Protecting the function of new products and processes – 8 August 2011
Patents can be used to stop others copying important functional details of your new products and processes.
A patent is a commercial asset which gives its owner the right to stop others “exploiting” an “invention”. “Exploiting” includes making, selling, using and importing. The invention could be a product and/or a process.
A patent will not stop others producing competing products if its coverage is easily avoided. So the critical question is “What does a patent cover?” Or put another way, “How much of a change avoids infringement?” Rules of thumb such as 10% are not helpful.
The wording is critical
The coverage of a patent or patent application is defined by its “claims”. The wording of the claims is critical. Each claim is a single sentence which can be thought of as a list of features. To infringe a patent claim each and every feature of the claim must be taken.
Example patent claim:
A plumbing fitting including
an inlet conduit;
a first outlet conduit;
a second outlet conduit;
a valve for closing the first outlet conduit; and
a solenoid valve for closing the second outlet conduit.

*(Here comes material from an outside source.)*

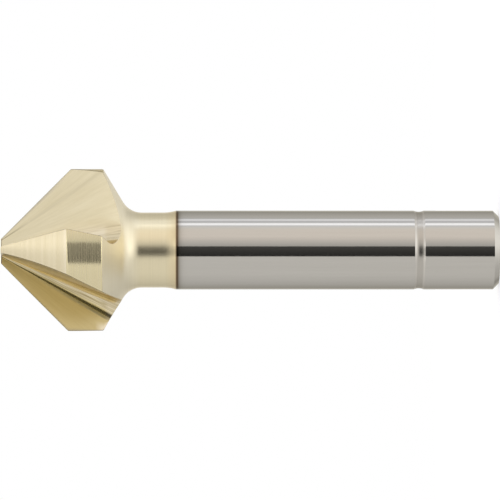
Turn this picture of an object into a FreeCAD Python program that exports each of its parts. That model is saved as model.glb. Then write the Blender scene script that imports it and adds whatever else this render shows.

Plumbing fittings which do not include a solenoid valve for closing the second conduit are not covered by this claim. Infringement could be avoided by substituting another type of valve for the solenoid valve.
On the other hand:
- the claim simply specifies “a valve for closing the first outlet conduit” – a plumbing fitting including any type of valve for closing the first outlet conduit is covered; and
- the claim is silent on the inlet conduit having a valve, so the claim covers plumbing fittings with or without a valve on the inlet conduit.

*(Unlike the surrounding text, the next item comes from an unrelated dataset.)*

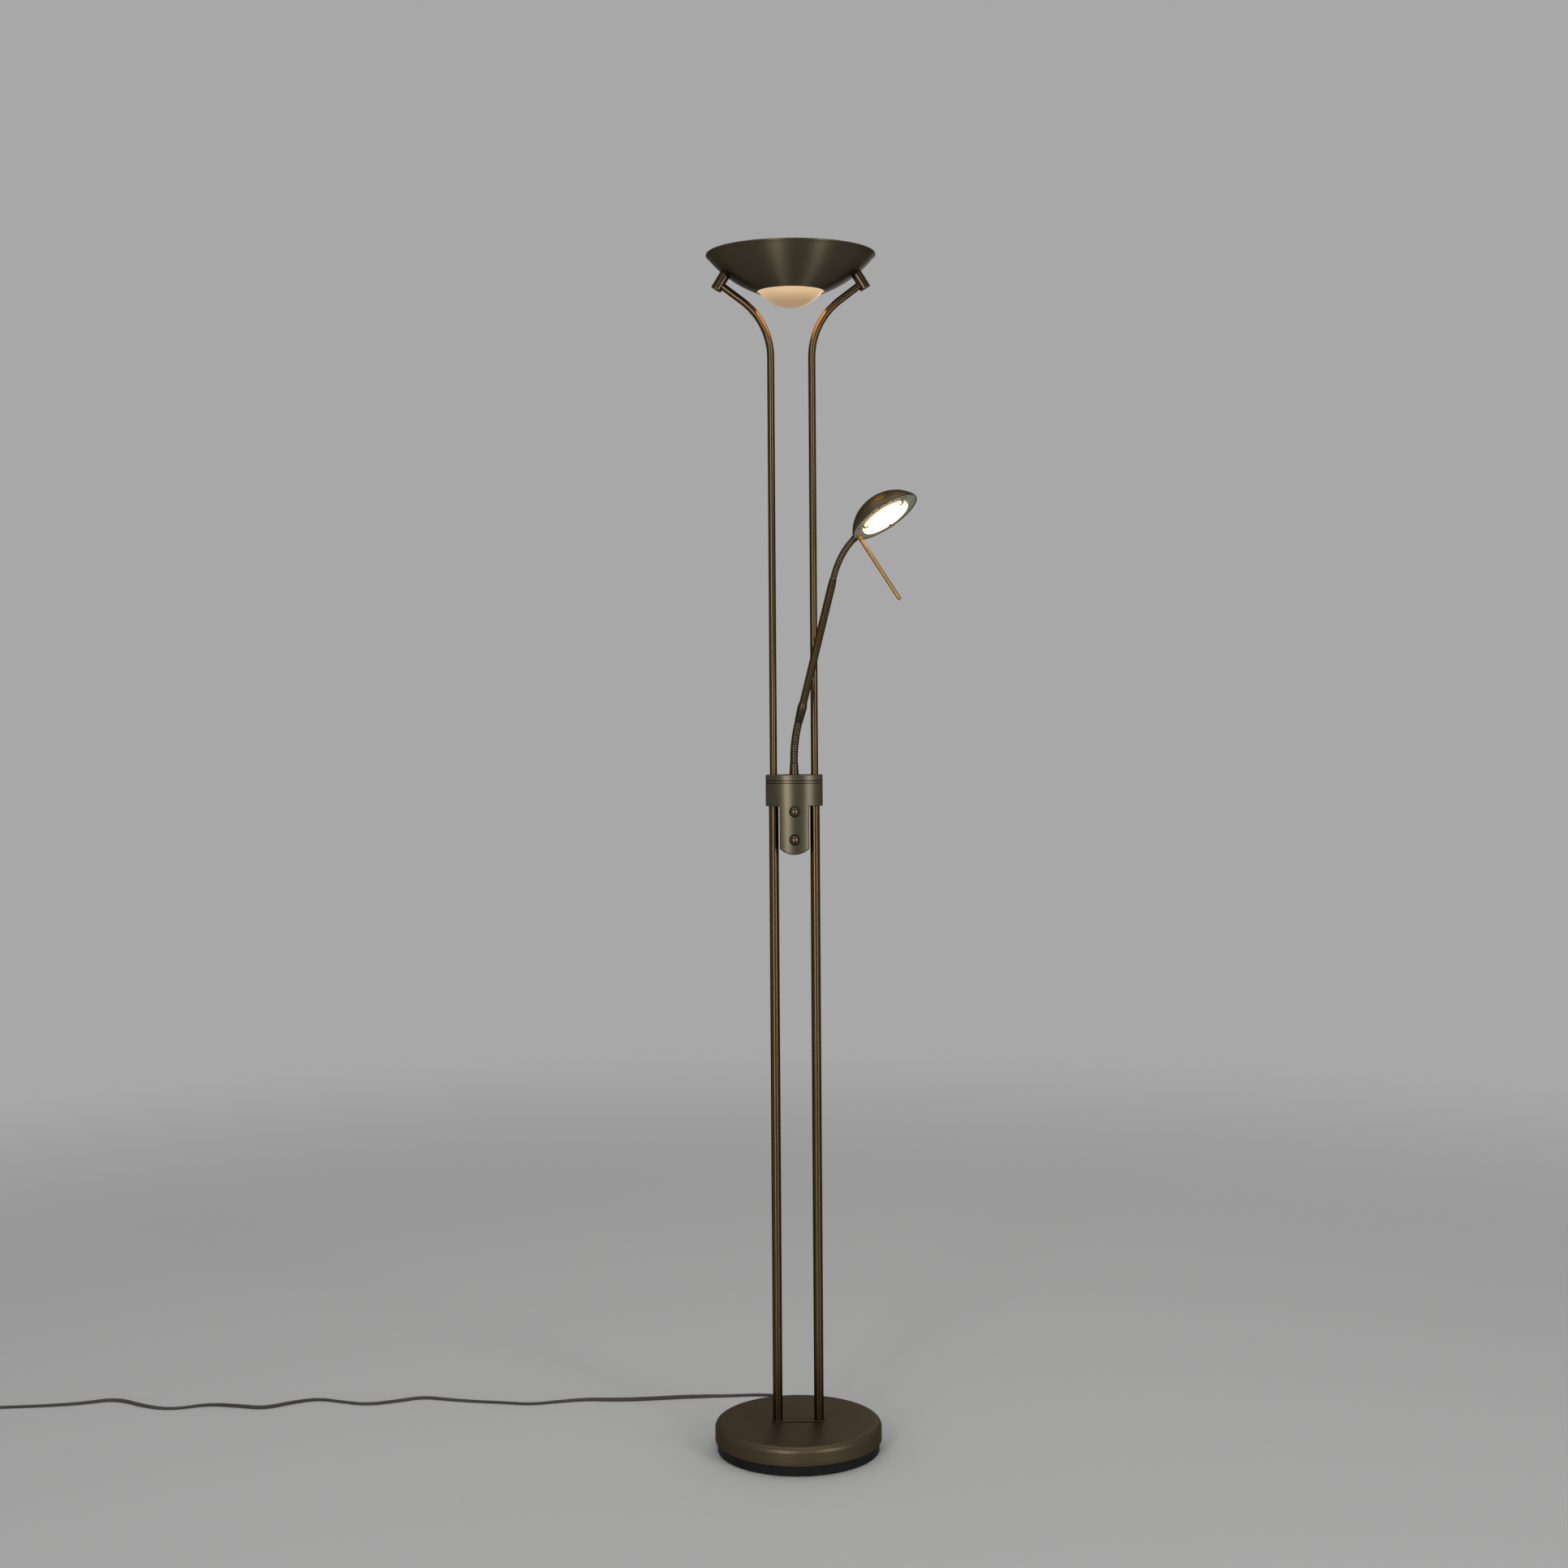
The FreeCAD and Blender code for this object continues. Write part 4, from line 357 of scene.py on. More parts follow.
BASE_BRONZE = replace(BRONZE, name="bronze_base", dark=(0.098, 0.073, 0.045), light=(0.114, 0.086, 0.054),
                      grain=Grain.RINGS, marks=0.45, roughness=(0.42, 0.46), relief=0.002, edge_tint=0.45)
# Lighter copy of the bronze: the flange's colour is raised as a painted highlight, so its front edge reads as a bright
# line.
EDGE_LIT_FLANGE_BRONZE = replace(BRONZE, name="bronze_flange_painted_highlight", dark=(0.120, 0.094, 0.062), light=(0.140, 0.110, 0.074),
                        marks=0.5)
BOSS_BRONZE = replace(BRONZE, name="bronze_boss", roughness=(0.2, 0.3))
BOWL_BRONZE = replace(BRONZE, name="bronze_bowl", dark=(0.105, 0.090, 0.058), light=(0.125, 0.107, 0.070),
                      grain=Grain.RINGS, roughness=(0.46, 0.5), marks=0.45, relief=0.002, stretch=0.9)
# Housing bronze with painted shade in its grooves; the housing gives the grooves' heights.
HOUSING_BRONZE = GrooveShaded("bronze_housing_painted_groove_shade", (0.100, 0.086, 0.057), (0.122, 0.105, 0.071), metallic=1.0,
                         roughness=(0.4, 0.44), marks=0.4, patches=45.0, relief=0.001, edge_tint=0.45, stretch=0.6)
TURNED_BRONZE = replace(BRONZE, roughness=(0.34, 0.38), grain=Grain.RINGS, stretch=0.8)
KNOB_BRONZE = replace(BRONZE, dark=(0.098, 0.070, 0.047), light=(0.116, 0.084, 0.057), grain=Grain.RINGS,
                      roughness=(0.2, 0.24), edge_tint=0.3)
NECK_BRONZE = replace(BRONZE, dark=(0.094, 0.068, 0.039), light=(0.110, 0.080, 0.048), roughness=(0.19, 0.22),
                      marks=0.3, relief=0.0005, edge_tint=0.12)
SHADE_BRONZE = replace(BRONZE, name="bronze_shade", dark=(0.110, 0.086, 0.050), light=(0.130, 0.103, 0.062),
                       grain=Grain.RINGS, roughness=(0.36, 0.4), marks=0.4, relief=0.001, edge_tint=0.35)
# Lit copy of the bronze: the handle's colour is raised to a bright orange as painted light from the reading glass.
LAMPLIT_HANDLE_BRONZE = replace(BRONZE, name="bronze_handle_painted_lamplight", dark=(0.40, 0.225, 0.075), light=(0.46, 0.265, 0.095),
                        grain=Grain.ALONG, roughness=(0.3, 0.33), relief=0.0004, edge_tint=0.3, stretch=0.85)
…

Claim wording is something to carefully consider with your patent attorney. For example, could a valid claim be written without the word “solenoid”?
Standard patents
Standard patents last for up to 20 years. To qualify for a standard patent, the invention as defined in the claim must be “new” and “inventive”. “New” means not publicly known. The inventiveness threshold varies from country to country. In Australia it requires a variation over selected publicly known information which is non-obvious from the point of view of the “skilled person”. In our example the skilled person may well be a plumber.

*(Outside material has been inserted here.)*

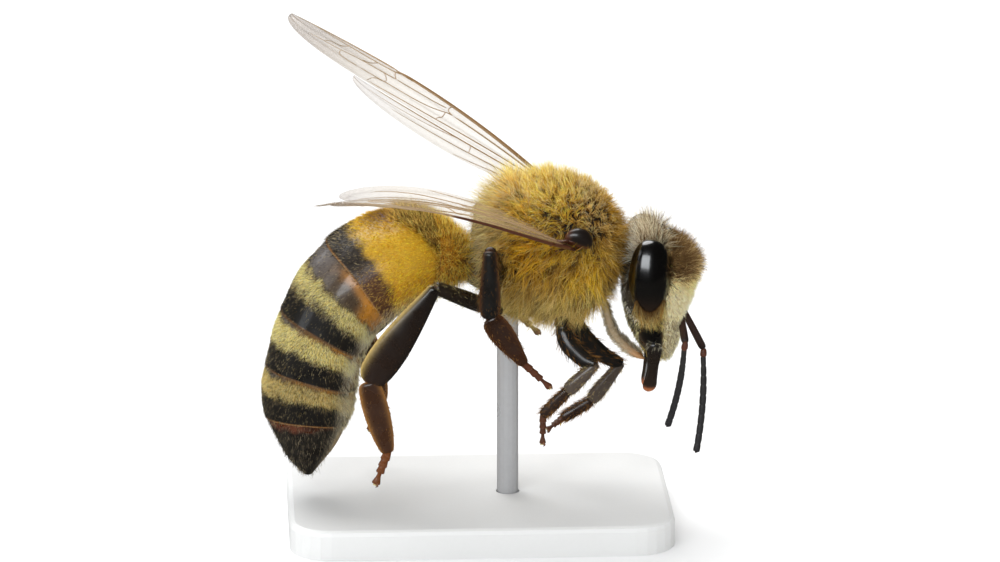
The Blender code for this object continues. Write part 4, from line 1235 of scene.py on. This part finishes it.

The selected publicly known information includes:
- common general knowledge;
- information that the skilled person could be reasonably expected to have ascertained, understood and regarded as relevant; and
- combinations of this information that the skilled person could be reasonably expected to put together.
Innovation patents
An innovation patent is another option available in Australia. Innovation patents last for up to eight years. They are intended to cover “workshop improvements”. Inventiveness is not required. Obvious combinations of well known features can be validly covered.
To qualify for an innovation patent, the invention as defined in the claim must be “innovative”. This requires a variation over publicly known products and processes which “makes a substantial contribution to the working of the [product or process]”. This is a very low threshold. “Substantial” simply means “real or of substance”.
Strategic considerations
A broader patent claim is less likely to be valid because it is more likely to cover something that was publicly known.
When preparing a patent application it is usual to include multiple claims of differing scope. Typically the first claim is the broadest claim, followed by progressively narrower claims. By way of example, a narrower version of the above claim might specify “a solenoid valve for closing the first outlet conduit”. To successfully enforce a patent only one claim need be valid and infringed.
Keep it secret
If patent protection is of interest, it is important to keep the invention secret and not sell or commercially use it until an initial patent application is filed. Otherwise, generally speaking, it is not possible to pursue patent protection.
Australia, the US, Canada and a few other countries have 12 month grace periods which may allow you to pursue patent protection if your invention is no longer secret.